SBRC targets cybercrime on voluntary organisations and charities
A Scottish cybersecurity centre is strengthening its response to cybercrime in the ‘third sector’ – following a concerning rise in attacks on voluntary organisations – with the creation of a new role.
The Scottish Business Resilience Centre (SBRC) has appointed Alison Stone, who has over 20 years’ experience working in IT-based roles, to the new position of cyber resilience co-ordinator for the third sector.
It comes after a government report indicated that more than a quarter of voluntary sector organisations experienced a cyber breach or attack in 2020.
Leading the delivery of the ‘third sector cyber resilience action plan’ – a programme developed by the Scottish Government to help make Scotland’s third sector more cyber resilient, Stone will work with voluntary organisations across the country to build online ingenuity through effective communications, training, and strategic partnerships.
Stone said: “There has been a significant uptake amongst third sector organisations for cyber resilience prevention measures in recent years, but more needs to be done to mitigate the risk from increases in the number of and complexity of cyber attacks.
“The SBRC has made real progress in promoting the value of cyber resilience, and I look forward to building on their success to further enhance knowledge and understanding in the area to create creating a safer cyber landscape for Scotland’s voluntary organisations.”
Overseeing some 25,000+ registered charities across Scotland, she will work to enhance knowledge and understanding of basic cyber skills, as well as educate organisations on best cyber practices and responses to attacks.
In her new role Stone will also build on work undertaken in her previous position at the Scottish Council for Voluntary Organisations (SCVO), where she was cyber resilience coordinator.

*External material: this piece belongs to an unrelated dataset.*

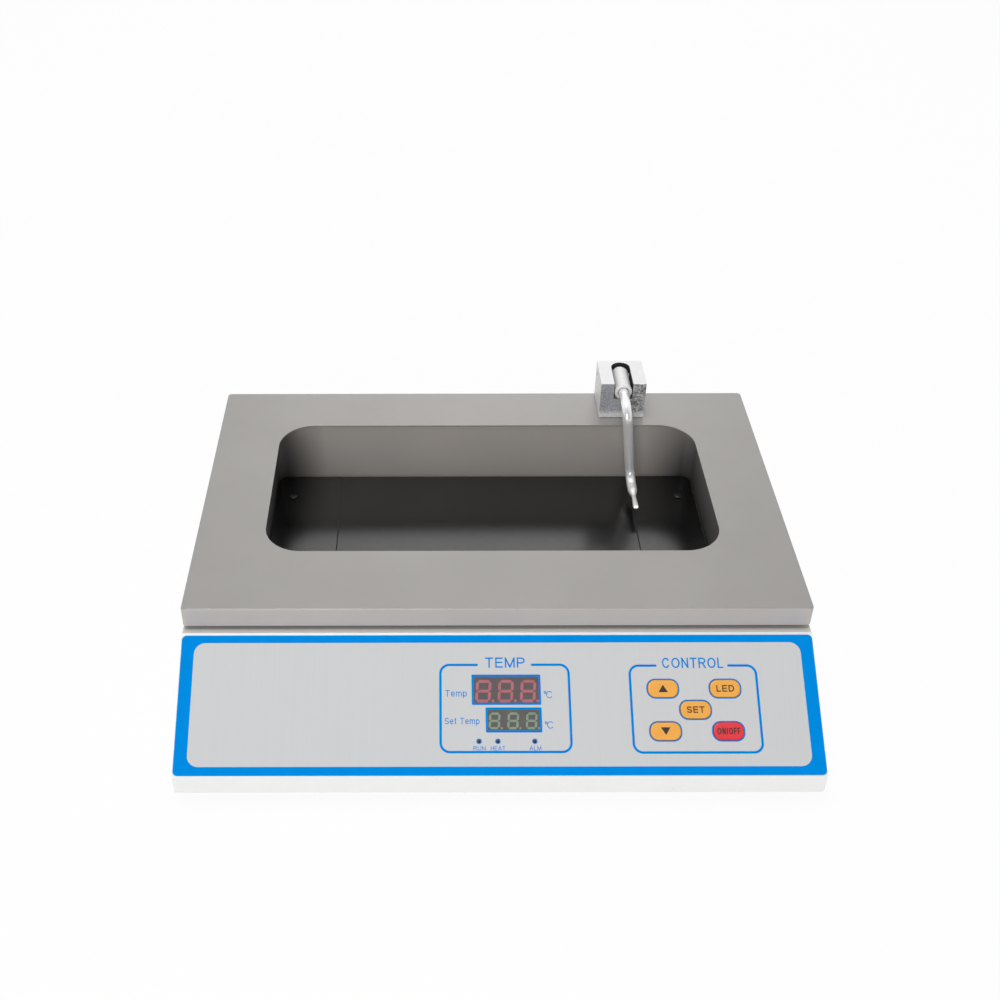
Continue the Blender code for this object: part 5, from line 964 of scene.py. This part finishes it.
def panel_holes():
    """Cutter for the keys, windows and lamps in the panel."""
    low, high = -SHEET - OVERRUN, OVERRUN
    holes = bmesh.new()
    for name in KEYS:
        prism([key_hole(name)], low, high, holes)
    for x, down, width, height in WINDOWS.values():
        slab_mesh(width / 2 - WINDOW_FIT, height / 2 - WINDOW_FIT, low, high, (x, -down), holes)
    for x in LAMPS.values():
        drill(holes, LAMP.radius + LAMP.fit, x, -LAMP.down, low, high)
    return tool(holes, PANEL)


def rear_holes():
    """Cutter for the inlet and the vents in the rear wall."""
    low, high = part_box("mains_inlet")
    front, back = CASE_BACK_Y - SHEET - OVERRUN, CASE_BACK_Y + OVERRUN
    hidden = INLET.hidden
    holes = box_mesh((low.x + hidden - GAP, front, low.z + hidden - GAP),
                     (high.x - hidden + GAP, back, high.z - hidden + GAP))
    for k in range(VENT_COUNT):
        x = HALF_X - VENT.side + VENT.pitch * (k - (VENT_COUNT - 1) / 2)
        box_mesh((x - VENT.width / 2, front, CASE_MID_Z - VENT.length / 2),
                 (x + VENT.width / 2, back, CASE_MID_Z + VENT.length / 2), holes)
    return tool(holes)


def key_hole(name, grow=0.0):
    x, down = KEYS[name]
    return capsule(KEY.clearance + grow, (x, -down))


def lamp_hole(x, grow=0.0):
    return circle(LAMP.radius + LAMP.fit + grow, (x, -LAMP.down))


def film_holes():
    """Outlines of the holes that keys, windows and lamps need in the film."""
    windows = [
        rounded(width / 2, height / 2, WINDOW_FIT, (x, -down), PANE_STEPS)
        for x, down, width, height in WINDOWS.values()]
    return [key_hole(name) for name in KEYS] + windows + [lamp_hole(x) for x in LAMPS.values()]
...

Jude McCorry, chief executive of the SBRC said: “Alison joins the SBRC at a critical time for third sector organisations. Digital technologies are being increasingly adopted across the sector and they hold real opportunity for organisations, their service users, staff and volunteers. However, as we have seen in 2021’s Cyber Security Breaches Survey, a great deal of risk is also associated with this uptake.
“Alison brings a breadth of knowledge and experience in business resilience, but it is her recent work with charities and voluntary organisations that will be particularly useful in helping Scotland’s third sector organisations develop robust cyber practices and effectively manage new threats and vulnerabilities.”
Stone has previously held positions at BB Hobbes and at business continuity and data protection consultancy, 3 Minutes to Midnight, where she provided guidance in general data protection regulation (GDPR) compliance, business and service continuity management, IT reviews including policies and procedures, and training.